В 1941 году накануне эвакуации Литфонда, Марина с сыном собиралась к отъезду Мне передали рассказ подруги ее дочери Али – Нины (фамилии не узнала)[117]. Она застала Марину, в смятении укладывающую в чемодан вместе – нужное и ненужное, расстроенную тем, что Мур не хотел ехать, спорит с ней. Она спасала его от смерти. Он же еще был мальчик! Спасала.

Ее просьба, настойчивая, не носить парижского костюма, беречь его до окончания школы, потому что такого по тем временам «не достанешь», раздражала его. Мур давно уже вырос (был ростом с отца) и, вероятно, не рос более, вещь надо было сохранить. Он не хотел. Переходный возраст его не мирился с лишениями и неудобствами, вызванными эвакуацией из Москвы. Наперекор всем окружающим, из Москвы выехавшим в эвакуацию, он стремился из эвакуации в Москву.

Она ему все прощала. Она глядела вперед, на того, кем он будет. Для себя сознавая все – позади, она жила мечтой его будущего. На упреки сына, что она не умеет ничего добиться, устроиться, она в горькой надменности, на миг вспыхнувшей гордости, бросила сыну: «Так что же, по-твоему, мне ничего другого не остается, кроме самоубийства?» Но это был вызов, на который Мур ответил: «Да, по-моему, ничего другого вам не остается!»

Слова эти были после гибели Марины рассказаны им самим тогдашним товарищам его по Елабуге.

Но слова эти не вызвали в матери реакции: она понимала, что они возникли в пылу разговора. Что в своей глубине он любит ее – она знала. Но «кого-то из нас» – это было совсем другое! Не о ней, а о нем… Это была не просто дерзость мальчишки…

…Так уже не нужна ему мать… Кончено! Огромная усталость должна была в этот миг пасть на Марину Потрясенный ее уходом, он не повторит ее шага… Пусть живет он, юная ветвь! Ему открыты все дороги, а ей…

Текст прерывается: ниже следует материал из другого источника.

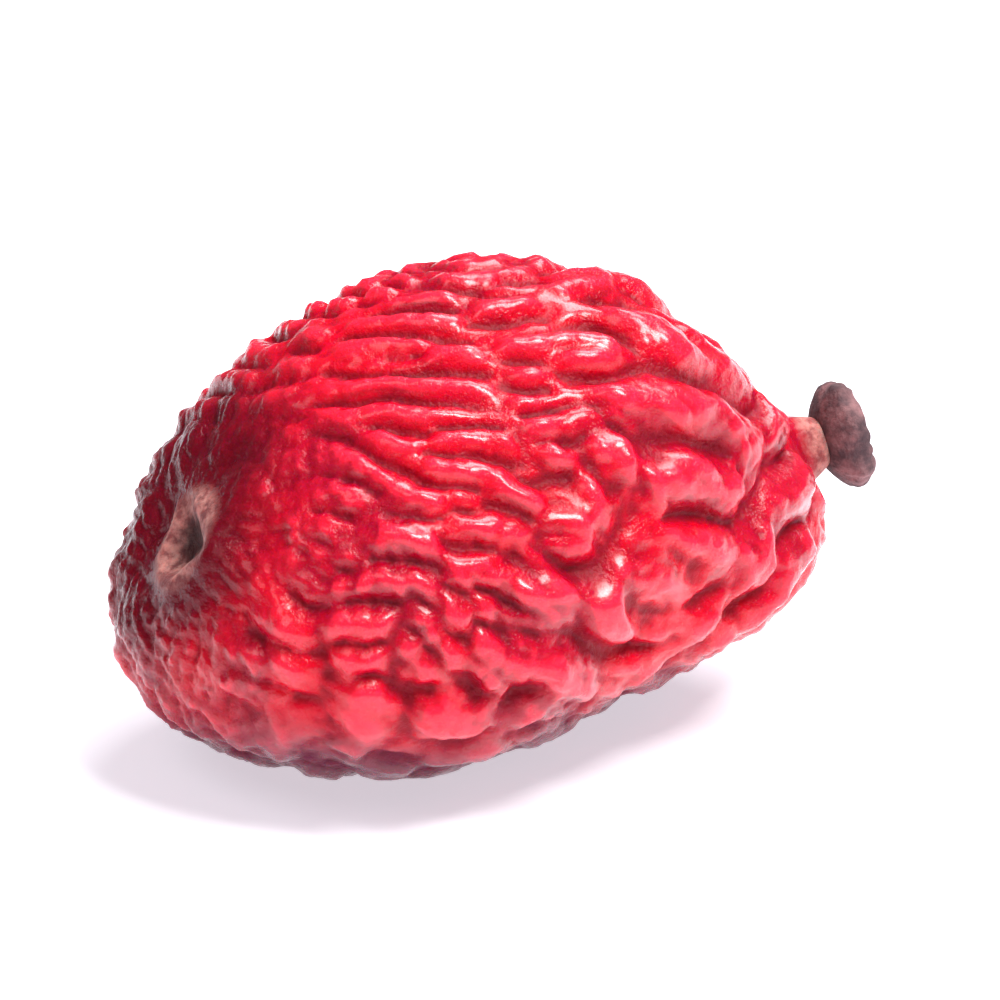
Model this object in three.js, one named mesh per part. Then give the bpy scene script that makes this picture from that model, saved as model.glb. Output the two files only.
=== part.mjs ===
// One dried barberry lying on its side: an oblong berry whose leathery skin has shrunk into
// lengthwise folds, with the flower's corky stigma still on its tip like a button on a short neck.
// Millimetres. +X runs from the stalk scar to the stigma, +Z is up, and the berry rests on z = 0.

import * as THREE from 'three';

// Driving dimensions of the body
const BODY_LENGTH = 7.6; // from the stalk end to the shoulder under the neck
const BODY_WIDTH = 5.65; // along Y, between the valleys and the crests of the folds
const BODY_HEIGHT = 5.55; // along Z
const REST_HEIGHT = 2.55; // from the surface it lies on up to the body's axis
const FULLNESS = 0.89; // under 1 the ends are blunter than an ellipsoid's
const EGG = 0.18; // how much wider the stalk end is than the tip

// The axis falls from the broad end to the thin one, as an egg's does when it lies on a table, and
// it bows, so that the neck looks up again and both ends turn a little to one side.
const DROP = 0.17; // of the thin end, and as much rise of the broad one
const BOW = 0.24; // rise of both ends
const TIP_RISE = 0.11; // what the tip rises besides
const STALK_RISE = 0.14; // and the stalk end
const SWAY = 0.17; // of both ends towards -Y

// The body leans: how far along the axis its upper side lies past its lower side, by its height,
// and how much less so at the tip, whose lower side reaches past its upper side
const LEAN = 0.285;
const TIP_SLANT = 0.5;

// The neck and the stalk scar
const NECK_RADIUS = 0.25;
const NECK_FOOT_RADIUS = 0.5; // where the neck has run out into the body
const NECK_LENGTH = 0.36;
const NECK_CUT = 0.05; // how far below its rounded top the neck is cut flat
const SCAR_RADIUS = 0.5; // of the raised ring round the scar
const SCAR_RIM_WIDTH = 0.15;
const SCAR_RIM = 0.06; // height of the ring
const SCAR_PIT = 0.16; // depth of the pit inside it
const SCAR_TURN = 0.25; // how far the scar is turned to +Y, by its width

// The stigma: a round button, narrow where it sits on the neck, with a dimple in its outer face
const STIGMA_RADIUS = 0.6;
const STIGMA_SEAT_RADIUS = 0.38;
const STIGMA_THICKNESS = 0.46;
const STIGMA_DIMPLE = 0.18;
const STIGMA_DIMPLE_RADIUS = 0.3;
const STIGMA_SEAT_GAP = 0.01; // hair's breadth that keeps the two pieces apart

// How finely the surfaces are divided
const BODY_ROWS = 50;
const BODY_SIDES = 118; // many, because most folds run lengthwise
const ROW_EVENNESS = 0.8; // the lower it is, the closer the rows lie where the berry is thin
const STIGMA_ROWS = 16;
const STIGMA_SIDES = 28;

// Folds in the skin, along the berry and across it. wavelength is from crest to crest, height from
// the middle level to a crest, reach the size of a patch of like folds, and lean how far, in
// radians, a patch turns from the way that its layer runs.
const LONG_FOLDS = {
  across: 0,
  wavelength: 0.85,
  height: 0.12,
  reach: 0.64,
  lean: 0.45,
  patches: 230,
  start: 0.17,
};
const CROSS_FOLDS = {
  across: Math.PI / 2,
  wavelength: 1,
  height: 0.08,
  reach: 0.7,
  lean: 0.4,
  patches: 200,
  start: 0.43,
};
const WAVELENGTH_SPREAD = 0.25; // share by which the wavelength of a patch differs from the rest
const CREST_SHARPNESS = 0.56; // under 1 the crests are round and the valleys narrow
const NET_ANGLE = THREE.MathUtils.degToRad(215); // round here the folds lean more and make a net
const FOLDS_BEGIN_RADIUS = 0.34; // the folds fade in between these radii at both ends
const FOLDS_FULL_RADIUS = 1.05;

// Broad hollows where the flesh has sunk between the seeds: place along the axis as a share of
// half the length, angle round it from +Y towards +Z in degrees, radius and depth.
const HOLLOWS = [
  { along: -0.3, angle: 150, radius: 1.35, depth: 0.2 },
  { along: 0.35, angle: 60, radius: 1.15, depth: 0.18 },
  { along: 0.05, angle: -20, radius: 1.25, depth: 0.16 },
  { along: 0.3, angle: -150, radius: 1.25, depth: 0.18 },
];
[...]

Кончена их жизнь вдвоем, их единство, что оно и было то коротко, только в его младенчестве! С детских лет мужественный, он давно рвался из ее рук. Крайний эгоцентризм, вспоенный всеобщим – и прежде всего ее – восхищением, жар таланта (к перу и кисти), холод ума и самосознания, упоенье собой, знанье себе цены – отстраняло его от того, что зовется «дом». Уже ничья воля не могла довлеть над ним – только своя.